(Your task):
Write out again, unaltered, the lines from the start through the line containing "below the mouth.".

>>

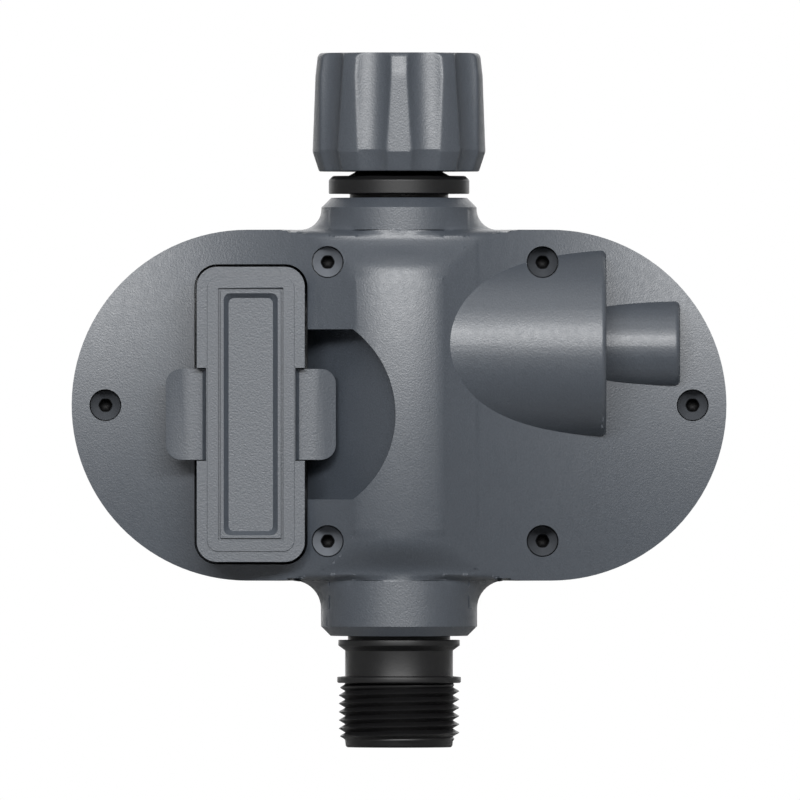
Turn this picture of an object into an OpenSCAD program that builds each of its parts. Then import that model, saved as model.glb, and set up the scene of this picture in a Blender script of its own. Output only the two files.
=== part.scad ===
// Smart water timer with a tap nut on top, a hose outlet below and a motor ball valve between.
// X runs to the right seen from the rear, +Y runs to the front, +Z runs up to the tap.
// The origin is the middle of the tap nut's mouth. The modules work from the middle of the
// case on the pipe axis, and hang() lowers them below the mouth.

/* [Case] */
// Radius of the two round lobes of the case
lobe_r = 38.4; // [36:0.1:42]
// Distance of each lobe's middle from the pipe axis
lobe_x = 33.3; // [32:0.1:36]
// Wall of both halves of the case
wall = 2.4; // [1.8:0.1:2.6]
// Depth from the valve axis forward to the front face
front_y = 52.5; // [51:0.1:60]
// Depth from the valve axis forward to the joint between the two halves
part_y = 14; // [12:0.5:18]
// Radius of the round edge of the front face
front_edge_r = 6; // [3:0.5:9]
// Radius of the hollow sweep on the back of each lobe
sweep_r = 110; // [100:1:120]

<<

(The answer):
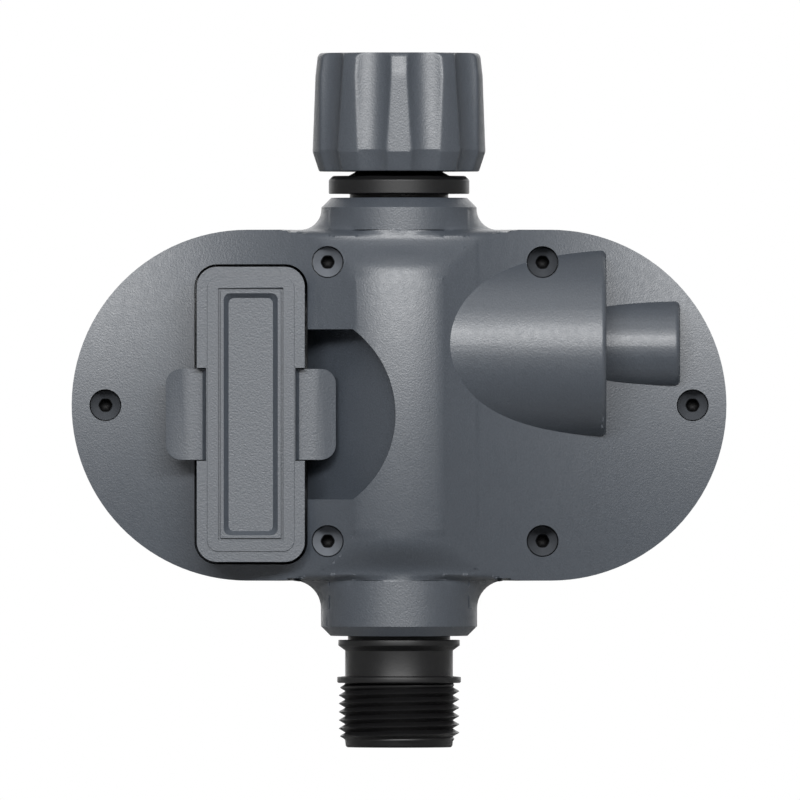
Turn this picture of an object into an OpenSCAD program that builds each of its parts. Then import that model, saved as model.glb, and set up the scene of this picture in a Blender script of its own. Output only the two files.
=== part.scad ===
// Smart water timer with a tap nut on top, a hose outlet below and a motor ball valve between.
// X runs to the right seen from the rear, +Y runs to the front, +Z runs up to the tap.
// The origin is the middle of the tap nut's mouth. The modules work from the middle of the
// case on the pipe axis, and hang() lowers them below the mouth.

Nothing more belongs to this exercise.